Short problem:
Return the complete listing that follows, with each line reproduced exactly.

(begin)

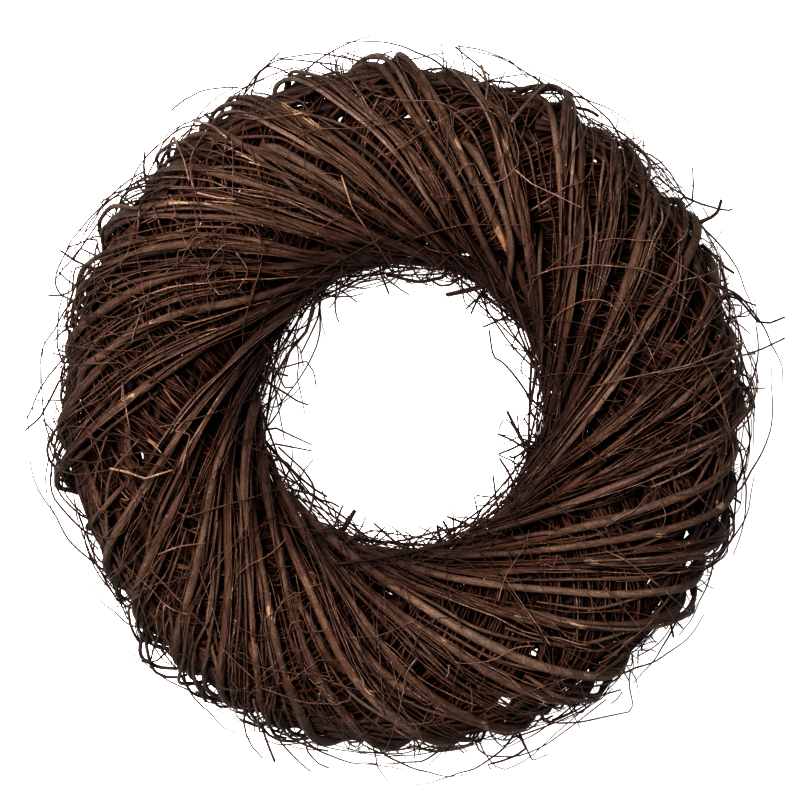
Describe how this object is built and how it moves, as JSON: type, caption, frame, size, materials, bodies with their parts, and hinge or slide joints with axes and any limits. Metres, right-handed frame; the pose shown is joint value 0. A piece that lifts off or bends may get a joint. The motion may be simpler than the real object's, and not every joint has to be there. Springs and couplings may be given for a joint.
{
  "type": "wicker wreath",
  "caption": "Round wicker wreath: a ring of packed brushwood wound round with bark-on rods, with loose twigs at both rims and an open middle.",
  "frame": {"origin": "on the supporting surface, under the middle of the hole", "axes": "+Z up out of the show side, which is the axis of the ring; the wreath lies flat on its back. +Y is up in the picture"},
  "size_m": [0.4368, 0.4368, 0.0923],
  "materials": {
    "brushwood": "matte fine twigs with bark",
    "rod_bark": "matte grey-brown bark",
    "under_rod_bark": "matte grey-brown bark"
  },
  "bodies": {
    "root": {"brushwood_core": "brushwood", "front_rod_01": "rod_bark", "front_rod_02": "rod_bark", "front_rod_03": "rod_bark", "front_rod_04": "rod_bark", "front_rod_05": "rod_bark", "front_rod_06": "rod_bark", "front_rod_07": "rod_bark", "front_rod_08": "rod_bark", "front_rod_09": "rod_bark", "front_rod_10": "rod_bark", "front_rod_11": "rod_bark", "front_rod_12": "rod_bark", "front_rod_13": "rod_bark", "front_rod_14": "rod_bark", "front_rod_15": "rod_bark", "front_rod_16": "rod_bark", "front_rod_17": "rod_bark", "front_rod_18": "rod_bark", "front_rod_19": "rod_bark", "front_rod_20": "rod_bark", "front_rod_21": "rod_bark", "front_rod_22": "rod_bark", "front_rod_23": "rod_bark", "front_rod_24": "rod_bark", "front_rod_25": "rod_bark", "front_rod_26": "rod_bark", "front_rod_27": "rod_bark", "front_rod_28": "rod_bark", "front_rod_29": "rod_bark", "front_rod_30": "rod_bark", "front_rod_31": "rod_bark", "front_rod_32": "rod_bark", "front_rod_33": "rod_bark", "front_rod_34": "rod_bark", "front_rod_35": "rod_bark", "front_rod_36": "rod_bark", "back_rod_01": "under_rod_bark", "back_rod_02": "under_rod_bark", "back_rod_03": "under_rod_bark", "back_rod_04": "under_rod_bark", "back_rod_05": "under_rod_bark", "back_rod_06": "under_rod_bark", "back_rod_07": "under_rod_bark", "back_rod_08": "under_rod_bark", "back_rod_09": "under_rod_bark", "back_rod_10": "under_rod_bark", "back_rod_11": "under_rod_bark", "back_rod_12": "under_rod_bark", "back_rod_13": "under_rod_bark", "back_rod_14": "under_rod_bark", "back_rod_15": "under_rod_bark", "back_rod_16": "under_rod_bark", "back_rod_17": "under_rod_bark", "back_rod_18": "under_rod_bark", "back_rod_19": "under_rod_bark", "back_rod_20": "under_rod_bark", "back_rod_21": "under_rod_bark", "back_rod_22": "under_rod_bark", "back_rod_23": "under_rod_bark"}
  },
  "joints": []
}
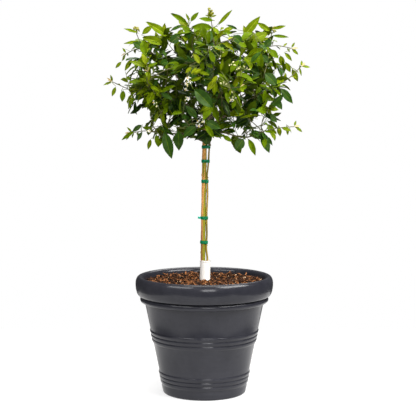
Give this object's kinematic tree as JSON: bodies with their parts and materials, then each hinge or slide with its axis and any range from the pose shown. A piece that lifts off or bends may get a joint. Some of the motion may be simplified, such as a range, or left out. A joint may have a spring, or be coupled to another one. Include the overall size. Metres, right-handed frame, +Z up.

(end)

Written answer:
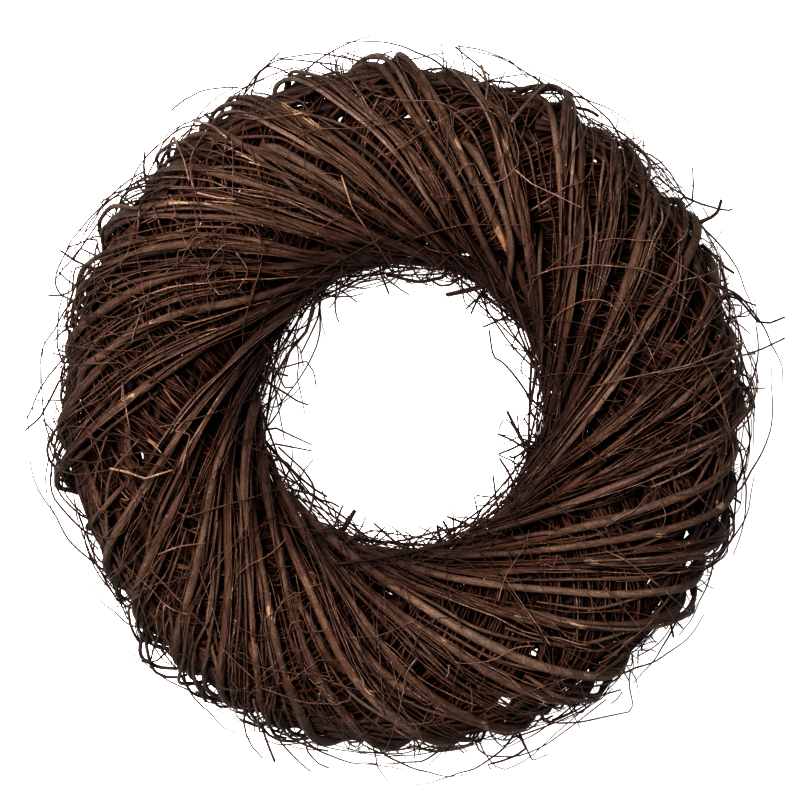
Describe how this object is built and how it moves, as JSON: type, caption, frame, size, materials, bodies with their parts, and hinge or slide joints with axes and any limits. Metres, right-handed frame; the pose shown is joint value 0. A piece that lifts off or bends may get a joint. The motion may be simpler than the real object's, and not every joint has to be there. Springs and couplings may be given for a joint.
{
  "type": "wicker wreath",
  "caption": "Round wicker wreath: a ring of packed brushwood wound round with bark-on rods, with loose twigs at both rims and an open middle.",
  "frame": {"origin": "on the supporting surface, under the middle of the hole", "axes": "+Z up out of the show side, which is the axis of the ring; the wreath lies flat on its back. +Y is up in the picture"},
  "size_m": [0.4368, 0.4368, 0.0923],
  "materials": {
    "brushwood": "matte fine twigs with bark",
    "rod_bark": "matte grey-brown bark",
    "under_rod_bark": "matte grey-brown bark"
  },
  "bodies": {
    "root": {"brushwood_core": "brushwood", "front_rod_01": "rod_bark", "front_rod_02": "rod_bark", "front_rod_03": "rod_bark", "front_rod_04": "rod_bark", "front_rod_05": "rod_bark", "front_rod_06": "rod_bark", "front_rod_07": "rod_bark", "front_rod_08": "rod_bark", "front_rod_09": "rod_bark", "front_rod_10": "rod_bark", "front_rod_11": "rod_bark", "front_rod_12": "rod_bark", "front_rod_13": "rod_bark", "front_rod_14": "rod_bark", "front_rod_15": "rod_bark", "front_rod_16": "rod_bark", "front_rod_17": "rod_bark", "front_rod_18": "rod_bark", "front_rod_19": "rod_bark", "front_rod_20": "rod_bark", "front_rod_21": "rod_bark", "front_rod_22": "rod_bark", "front_rod_23": "rod_bark", "front_rod_24": "rod_bark", "front_rod_25": "rod_bark", "front_rod_26": "rod_bark", "front_rod_27": "rod_bark", "front_rod_28": "rod_bark", "front_rod_29": "rod_bark", "front_rod_30": "rod_bark", "front_rod_31": "rod_bark", "front_rod_32": "rod_bark", "front_rod_33": "rod_bark", "front_rod_34": "rod_bark", "front_rod_35": "rod_bark", "front_rod_36": "rod_bark", "back_rod_01": "under_rod_bark", "back_rod_02": "under_rod_bark", "back_rod_03": "under_rod_bark", "back_rod_04": "under_rod_bark", "back_rod_05": "under_rod_bark", "back_rod_06": "under_rod_bark", "back_rod_07": "under_rod_bark", "back_rod_08": "under_rod_bark", "back_rod_09": "under_rod_bark", "back_rod_10": "under_rod_bark", "back_rod_11": "under_rod_bark", "back_rod_12": "under_rod_bark", "back_rod_13": "under_rod_bark", "back_rod_14": "under_rod_bark", "back_rod_15": "under_rod_bark", "back_rod_16": "under_rod_bark", "back_rod_17": "under_rod_bark", "back_rod_18": "under_rod_bark", "back_rod_19": "under_rod_bark", "back_rod_20": "under_rod_bark", "back_rod_21": "under_rod_bark", "back_rod_22": "under_rod_bark", "back_rod_23": "under_rod_bark"}
  },
  "joints": []
}
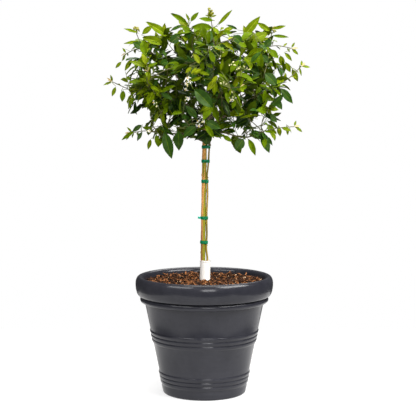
Give this object's kinematic tree as JSON: bodies with their parts and materials, then each hinge or slide with its axis and any range from the pose shown. A piece that lifts off or bends may get a joint. Some of the motion may be simplified, such as a range, or left out. A joint may have a spring, or be coupled to another one. Include the overall size. Metres, right-handed frame, +Z up.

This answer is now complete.